Edmonton, Alberta--(Newsfile Corp. - August 19, 2025) - Everyday People Financial Corp. (TSXV: EPF) (OTCQB: EPFCF) ("Everyday People" or the "Company"), a technology-driven financial services provider, is pleased to announce that it has closed its shares for debt transaction to settle approximately $1.4 million of outstanding debt owed to EAM Enterprises Inc. ("EAM") through the issuance of 2,223,651 common shares of the Company (the "Settlement Shares") at a deemed price of $0.63 per share (the "Debt Settlement"), as previously announced on June 30, 2025.
This closing transaction follows prior debt settlements with EAM, whereby the Company settled $2 million and $4 million of outstanding debt through the issuance of 2,439,024 shares at $0.82 per share and 3,636,364 shares at $1.10 per share, respectively, as announced on January 20 and January 29, 2025.
EAM is a private company controlled by Gordon Reykdal, Executive Chairman and Director of the Company. The Debt Settlement is intended to strengthen the Company's balance sheet by reducing liabilities and preserving cash resources to support operations and strategic growth.

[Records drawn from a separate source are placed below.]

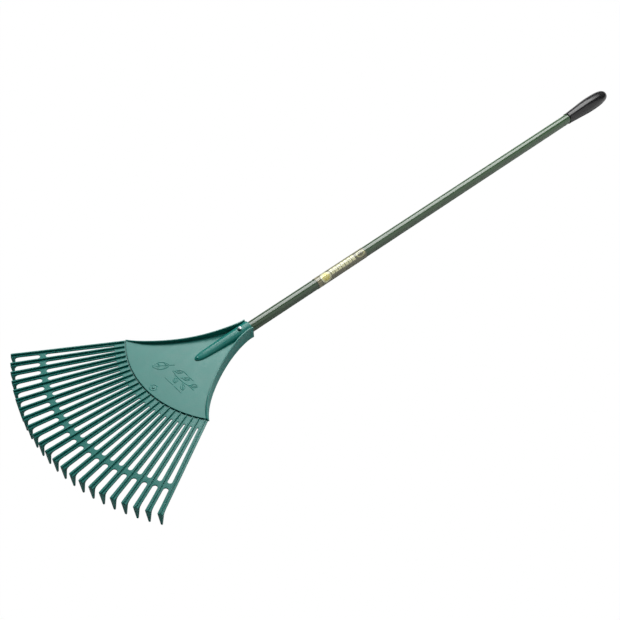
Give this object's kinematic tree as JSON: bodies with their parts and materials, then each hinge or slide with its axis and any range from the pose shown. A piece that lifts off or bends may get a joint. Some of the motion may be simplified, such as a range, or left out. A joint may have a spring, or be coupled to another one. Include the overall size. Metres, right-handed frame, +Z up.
{
  "type": "leaf rake",
  "caption": "Fan-shaped moulded leaf rake with bent teeth, a socketed plate and a cross band, on a straight tube handle with a moulded end grip.",
  "frame": {"origin": "on the ground under the middle of the rake's length, with the outermost teeth and the end grip resting on the ground", "axes": "+Y along the handle from the teeth to the end grip, +Z up out of the ribbed face of the fan, +X across the fan"},
  "size_m": [0.5054, 1.6308, 0.0457],
  "materials": {
    "head_plastic": "semi-gloss moulded green",
    "tube_paint": "gloss green paint on a steel tube",
    "grip_plastic": "satin moulded black",
    "screw_steel": "bright zinc plated",
    "label_film": "dark printed film with pale blocks"
  },
  "bodies": {
    "root": {"head_plate": "head_plastic", "cross_band": "head_plastic", "tine_01": "head_plastic", "tine_02": "head_plastic", "tine_03": "head_plastic", "tine_04": "head_plastic", "tine_05": "head_plastic", "tine_06": "head_plastic", "tine_07": "head_plastic", "tine_08": "head_plastic", "tine_09": "head_plastic", "tine_10": "head_plastic", "tine_11": "head_plastic", "tine_12": "head_plastic", "tine_13": "head_plastic", "tine_14": "head_plastic", "tine_15": "head_plastic", "tine_16": "head_plastic", "tine_17": "head_plastic", "tine_18": "head_plastic", "tine_19": "head_plastic", "tine_20": "head_plastic", "tine_21": "head_plastic", "tine_22": "head_plastic", "tine_23": "head_plastic", "handle_tube": "tube_paint", "end_grip": "grip_plastic", "socket_screw": "screw_steel", "handle_label": "label_film"}
  },
  "joints": []
}
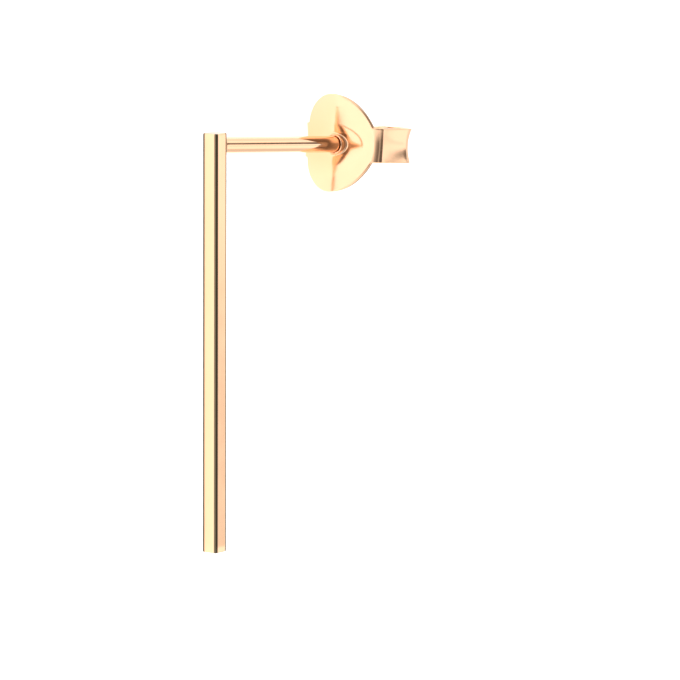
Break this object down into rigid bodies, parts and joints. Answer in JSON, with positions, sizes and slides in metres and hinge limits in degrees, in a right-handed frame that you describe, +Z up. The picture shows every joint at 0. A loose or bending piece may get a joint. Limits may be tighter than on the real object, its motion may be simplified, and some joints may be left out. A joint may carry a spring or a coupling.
{
  "type": "bar stud earring with butterfly clutch",
  "caption": "Slim square bar ear stud lying on its side, with a soldered ear post and a butterfly clutch of thin rolled sheet that slides along the post.",
  "frame": {"origin": "the middle of the box's underside, on the surface that the stud lies on", "axes": "+Y runs along the bar to its post end, +Z is up from the surface, +X points from the bar towards the clutch; the stud lies on its side, tipped 9.9 degrees about the bar"},
  "size_m": [0.0138, 0.021, 0.005],
  "materials": {
    "bar_metal": "polished",
    "clutch_metal": "polished"
  },
  "bodies": {
    "earring": {"bar_with_post": "bar_metal"},
    "clutch": {"butterfly_clutch": "clutch_metal"}
  },
  "joints": [
    {"name": "clutch_slide", "type": "slide", "parent": "earring", "child": "clutch", "axis": [0.9812, -0.0872, 0.172], "range_m": [-0.0083, 0.0036]}
  ]
}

Upon issuance of the Settlement Shares, EAM together with Gordon Reykdal will hold approximately 21% of the Company's issued and outstanding common shares, up from approximately 20% prior to the closing of the Debt Settlement. The transaction does not result in the creation of a new control person or insider of the Company. Upon completion of the Settlement Shares, the Company now has a total of 128,495,414 common shares issued and outstanding. The newly issued shares will be subject to a statutory hold period of four months and one day from the date of issuance, in accordance with applicable securities laws and TSXV policies. Closing of the Debt Settlement remains subject to final acceptance by the TSXV.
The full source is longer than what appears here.